If the U.S. wants to reshape interdependence to better protect democratic economies and communications systems against authoritarian countries, it is going to have to confront the fact that there is no way to address the security challenges of interdependence among democracies without making some rights interdependent too. This might be the beginning of a new, more sustainable kind of transatlantic cooperation on security and civil liberties, in which technology and intelligence sharing goes together with real cross-national protections for civil liberties. Many European judges and officials would be willing to work with this approach. Kenneth Propp and Peter Swire quote a key EU privacy official as saying that the U.S. is much closer to European values than Chinese, and elaborating that “I have never hidden that we have a preference for data being processed by entities sharing European values.”

In other words, the U.S. is likely to find new allies in its efforts to secure itself against authoritarian countries if it is willing to revisit its understanding of national security and provide reciprocal privacy rights to the citizens of other democracies.
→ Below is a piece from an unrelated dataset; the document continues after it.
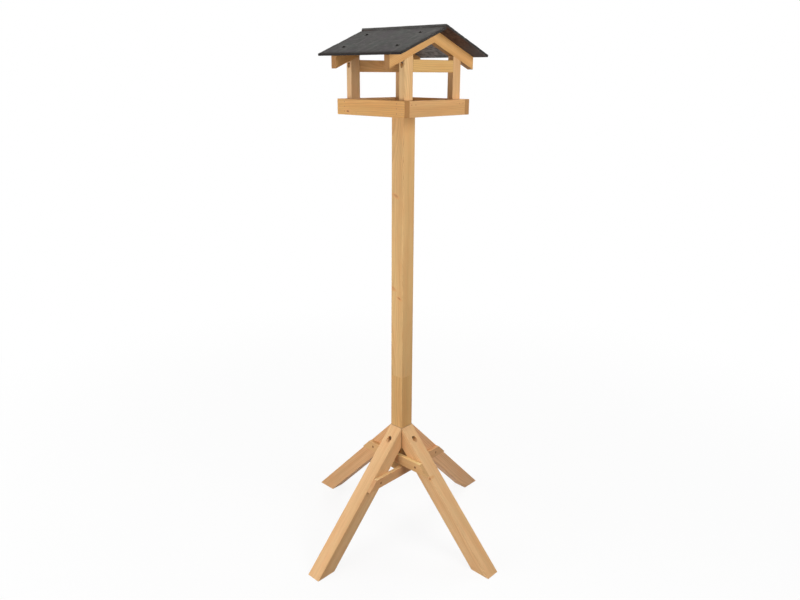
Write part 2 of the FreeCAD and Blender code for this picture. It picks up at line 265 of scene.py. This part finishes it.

Such a rights-based approach is almost certainly a necessary precondition for the deeper kinds of cooperation with allies that are likely essential to U.S. national security in a world where technologies and supply chains have become new threat vectors. While this may be a painful mental adjustment for U.S. policymakers, the CJEU’s judgment—properly understood—provides a valuable opportunity to start to elaborate the principles and practices that could make this approach work.